_Goal_
Repeat the material exactly, leaving nothing out.

_Provided data_
* * *

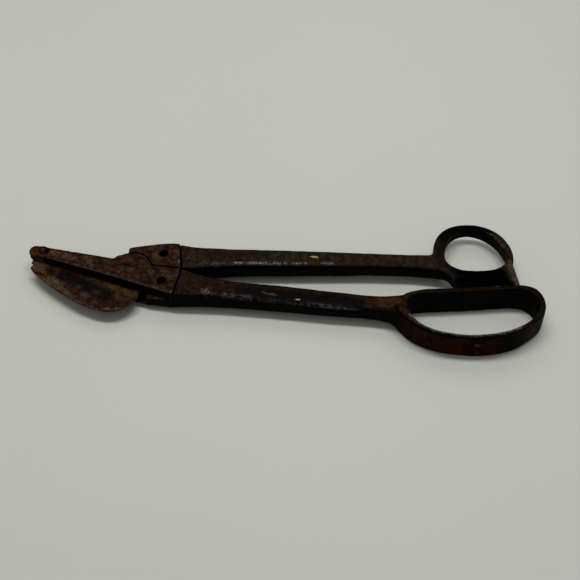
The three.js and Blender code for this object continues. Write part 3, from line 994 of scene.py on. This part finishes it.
bpy.context.scene.view_settings.view_transform = "Standard"
make_camera()
make_floor()
make_lights()

SHADE_BLACK = shade_black("painted_shade_black")
BLADE = aged_steel(
    "aged_blade",
    ground=rgb(0.0165, 0.0062, 0.0036),
    light=rgb(0.037, 0.0185, 0.0100),
    stain=rgb(0.021, 0.0070, 0.0034),
    rubbed=rgb(0.050, 0.036, 0.030),
    gloss=0.5,
    flecks=0.22,
)
HANDLE_NEAR = aged_steel(
    "worn_paint_near",
    ground=rgb(0.0096, 0.0050, 0.0036),
    light=rgb(0.0190, 0.0094, 0.0050),
    stain=rgb(0.0190, 0.0068, 0.0030),
    rubbed=rgb(0.038, 0.031, 0.030),
    gloss=0.4,
    flecks=0.16,
)
HANDLE_FAR = aged_steel(
    "worn_paint_far",
    ground=rgb(0.0160, 0.0103, 0.0060),
    light=rgb(0.0230, 0.0150, 0.0078),
    stain=rgb(0.0225, 0.0118, 0.0048),
    rubbed=rgb(0.030, 0.024, 0.022),
    gloss=0.4,
    flecks=0.1,
)
RIVET = aged_steel(
    "dark_rivet",
    ground=rgb(0.0135, 0.0052, 0.0032),
    light=rgb(0.028, 0.0140, 0.0085),
    stain=rgb(0.018, 0.0060, 0.0032),
    rubbed=rgb(0.022, 0.0130, 0.0090),
    gloss=0.5,
    flecks=0.2,
)

build("straight_blade", "straight_half", BLADE, seed=11, voxel=0.5, rounding=0.5,
      dents=0.10, pits=0.12, regions=[arm_regions, hub_and_tail_regions], reshape=cut_groove)
build("belly_blade", "belly_half", BLADE, seed=31, voxel=0.5, rounding=0.5,
      dents=0.10, pits=0.14, regions=[leaf_regions, tang_regions])
build("finger_loop_handle", "straight_half", HANDLE_NEAR, seed=51, voxel=0.75,
      rounding=1.3, dents=0.22, pits=0.12, regions=[near_bar_regions, finger_loop_regions],
      reshape=close_seam)
build("thumb_loop_handle", "belly_half", HANDLE_FAR, seed=71, voxel=0.75,
      rounding=1.3, dents=0.22, pits=0.12, regions=[far_bar_regions, thumb_loop_regions],
      reshape=close_seam)
build("pivot_rivet", "straight_half", RIVET, seed=91, voxel=0.3, rounding=0.3,
      dents=0.06, pits=0.08, regions=[rivet_regions], reshape=spread_end)
build("pivot_washer", "straight_half", RIVET, seed=111, voxel=0.4, rounding=0.3,
      dents=0.04, pits=0.05, regions=[rivet_regions])
build("tip_rivet", "straight_half", RIVET, seed=131, voxel=0.25, rounding=0.25,
      dents=0.06, pits=0.08, regions=[tip_rivet_regions])
# The pins take the black that reflects nothing: painted shade of their deep holes.
build("finger_handle_pin", "straight_half", SHADE_BLACK, seed=151, voxel=0.3,
      rounding=0.25, dents=0.05, pits=0.06)
build("thumb_handle_pin", "belly_half", SHADE_BLACK, seed=171, voxel=0.3,
      rounding=0.25, dents=0.05, pits=0.06)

* * *

_The completed task_
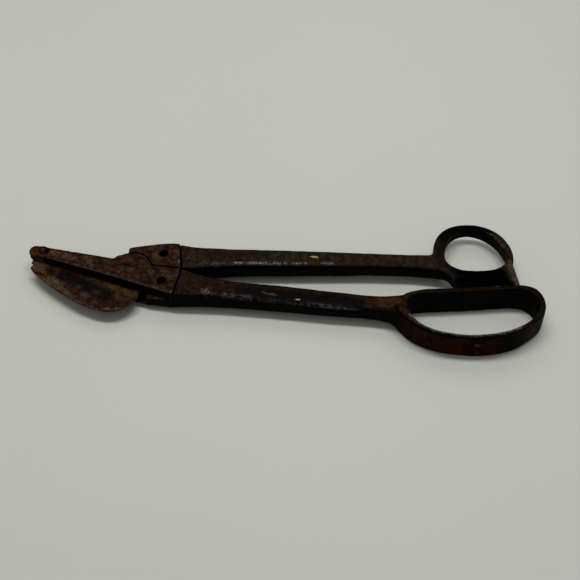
The three.js and Blender code for this object continues. Write part 3, from line 994 of scene.py on. This part finishes it.
bpy.context.scene.view_settings.view_transform = "Standard"
make_camera()
make_floor()
make_lights()

SHADE_BLACK = shade_black("painted_shade_black")
BLADE = aged_steel(
    "aged_blade",
    ground=rgb(0.0165, 0.0062, 0.0036),
    light=rgb(0.037, 0.0185, 0.0100),
    stain=rgb(0.021, 0.0070, 0.0034),
    rubbed=rgb(0.050, 0.036, 0.030),
    gloss=0.5,
    flecks=0.22,
)
HANDLE_NEAR = aged_steel(
    "worn_paint_near",
    ground=rgb(0.0096, 0.0050, 0.0036),
    light=rgb(0.0190, 0.0094, 0.0050),
    stain=rgb(0.0190, 0.0068, 0.0030),
    rubbed=rgb(0.038, 0.031, 0.030),
    gloss=0.4,
    flecks=0.16,
)
HANDLE_FAR = aged_steel(
    "worn_paint_far",
    ground=rgb(0.0160, 0.0103, 0.0060),
    light=rgb(0.0230, 0.0150, 0.0078),
    stain=rgb(0.0225, 0.0118, 0.0048),
    rubbed=rgb(0.030, 0.024, 0.022),
    gloss=0.4,
    flecks=0.1,
)
RIVET = aged_steel(
    "dark_rivet",
    ground=rgb(0.0135, 0.0052, 0.0032),
    light=rgb(0.028, 0.0140, 0.0085),
    stain=rgb(0.018, 0.0060, 0.0032),
    rubbed=rgb(0.022, 0.0130, 0.0090),
    gloss=0.5,
    flecks=0.2,
)

build("straight_blade", "straight_half", BLADE, seed=11, voxel=0.5, rounding=0.5,
      dents=0.10, pits=0.12, regions=[arm_regions, hub_and_tail_regions], reshape=cut_groove)
build("belly_blade", "belly_half", BLADE, seed=31, voxel=0.5, rounding=0.5,
      dents=0.10, pits=0.14, regions=[leaf_regions, tang_regions])
build("finger_loop_handle", "straight_half", HANDLE_NEAR, seed=51, voxel=0.75,
      rounding=1.3, dents=0.22, pits=0.12, regions=[near_bar_regions, finger_loop_regions],
      reshape=close_seam)
build("thumb_loop_handle", "belly_half", HANDLE_FAR, seed=71, voxel=0.75,
      rounding=1.3, dents=0.22, pits=0.12, regions=[far_bar_regions, thumb_loop_regions],
      reshape=close_seam)
build("pivot_rivet", "straight_half", RIVET, seed=91, voxel=0.3, rounding=0.3,
      dents=0.06, pits=0.08, regions=[rivet_regions], reshape=spread_end)
build("pivot_washer", "straight_half", RIVET, seed=111, voxel=0.4, rounding=0.3,
      dents=0.04, pits=0.05, regions=[rivet_regions])
build("tip_rivet", "straight_half", RIVET, seed=131, voxel=0.25, rounding=0.25,
      dents=0.06, pits=0.08, regions=[tip_rivet_regions])
# The pins take the black that reflects nothing: painted shade of their deep holes.
build("finger_handle_pin", "straight_half", SHADE_BLACK, seed=151, voxel=0.3,
      rounding=0.25, dents=0.05, pits=0.06)
build("thumb_handle_pin", "belly_half", SHADE_BLACK, seed=171, voxel=0.3,
      rounding=0.25, dents=0.05, pits=0.06)